Таким образом, в полном одиночестве я вошла в пасть льва. Лев имел фамилию Вельчек и был послом гитлеровской Германии. Когда я вошла к послу, в его комнате находилось несколько мужчин. Один из них был представлен мне как принц Реус. Он восседал на высоком стуле, остальные почтительно толпились вокруг. Вельчек взял мой паспорт и сказал назидательно, что мне нужно возвратиться в Германию, а не становиться американкой.
Он пообещал мне «триумфальный въезд в Берлин через Бранденбургские ворота». Я тут же представила себя в роли леди Годивы и невольно расхохоталась.
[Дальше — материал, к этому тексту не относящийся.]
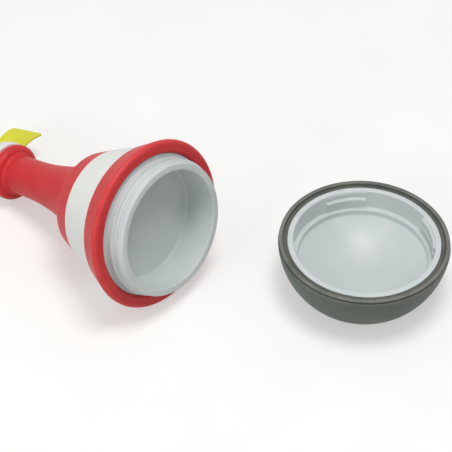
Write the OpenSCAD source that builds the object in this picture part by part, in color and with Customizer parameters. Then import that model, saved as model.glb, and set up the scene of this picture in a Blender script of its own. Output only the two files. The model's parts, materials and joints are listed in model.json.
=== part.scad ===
// Floating treat toy, shaped as a striped marker buoy.
// A weighted bowl stands open on its flat base. The buoy body lies beside it with its mouth up,
// and screws onto the bowl. Units are millimetres, +Z is up, and the origin is the centre of
// the bowl's flat base. The body is drawn upright in a frame of its own, whose origin is the
// middle of its flange face, and place_body() then lays it on the floor.

/* [Bowl] */
// Outer radius of the bowl at its rim, and of the body's flange
rim_r = 60; // [54:0.5:66]
// Height of the bowl's rim above the floor
bowl_h = 44; // [39:0.1:50]
// Radius at which the bowl's round outside meets the floor
foot_r = 38.35; // [34:0.05:42]
// Wall of the rubber shell
shell_t = 3.2; // [2:0.1:4]
// Thickness of the shell under the ballast
base_t = 3.6; // [2.5:0.1:5]
// Radius of the rounded corner round the flat base
base_round = 4; // [1:0.1:8]
// Height of the rounded lip above the rim
lip_h = 0.95; // [0.3:0.05:1.2]
// Radial width of the lip
lip_w = 2.6; // [2:0.05:3.2]
// How far the lip stands in from the rim's outer radius
lip_in = 0.7; // [0.4:0.05:1.2]
// Radius of the lip's rounded top
lip_crown = 3; // [2:0.1:8]
// Height of the hairline groove under the lip
hairline_h = 1.2; // [0.6:0.05:1.6]
// Depth of the hairline groove behind the lip's outer side
hairline_d = 0.8; // [0.3:0.05:1.2]
// Height of the bevel under the hairline groove
bevel_h = 1.5; // [0.8:0.05:2.5]
// Height of the thick ring that carries the liner, below the rim
collar_depth = 14; // [9:0.5:15]

/* [Liner] */
// Width of the groove between the lip and the liner's rim, which holds the gasket
groove_w = 3.4; // [2.6:0.05:4.2]
// Radial width of the liner's flat rim
liner_rim_w = 3.9; // [3:0.1:4.2]
// Thickness of the liner's flat rim
liner_rim_t = 2; // [1.5:0.1:3]
// Depth of the liner's flat rim under the bowl's rim
liner_drop = 0.5; // [0.2:0.1:1.5]
// Wall of the liner
liner_t = 2.2; // [1.5:0.1:2.6]
// Chamfer on the liner's bore edge
liner_chamfer = 0.5; // [0.2:0.1:1]
// Depth of the ledge under the bowl's rim
ledge_depth = 16; // [14.5:0.1:18]
// Radial width of the ledge
ledge_w = 3.4; // [2.5:0.1:6]
// Height of the straight wall under the ledge
step_h = 4.3; // [2.5:0.1:6]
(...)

Чтобы поддержать беседу, я ответила послу, что с удовольствием вернусь, если господину фон Штернбергу будет предоставлена возможность снять в Берлине фильм.
Повисло тяжелое молчание. «Вы не хотите фон Штернберга, потому что он еврей?» — поинтересовалась я.
Неожиданно комната заполнилась голосами: «Вы там в Америке отравлены этой пропагандой. У нас в Германии нет никакого антисемитизма!»
Я поняла, что пора уносить ноги. Однако не могла остановиться. «Ну и чудесно! Я буду ждать, когда вы установите контакт с господином фон Штернбергом. И я надеюсь, что немецкая пресса наконец изменит отношение ко мне и к господину фон Штернбергу».
Посол — меня смущало его чешское имя — сказал: «Слово фюрера, что все ваши пожелания будут выполнены, как только вы вернетесь домой».
В сопровождении четырех мужчин я направилась к выходу. Путь показался мне бесконечным. Я вся дрожала, когда мои ноги ступили на парижскую мостовую.
Муж взял меня под руку, и мы направились к машине. На следующий день я получила паспорт. Они знали обо мне все: что мой контракт с «Парамаунт» расторгнут и что я готовлюсь подписать новый. Они ни на секунду не спускали с меня глаз. Этот ужасный человек в Берлине хотел заполучить меня любой ценой…
Ноэль Коуард[32]
сказал однажды, будто бы я — реалист и клоун. Реалиста я знаю, клоуна — тоже. Я могу быть иногда смешной.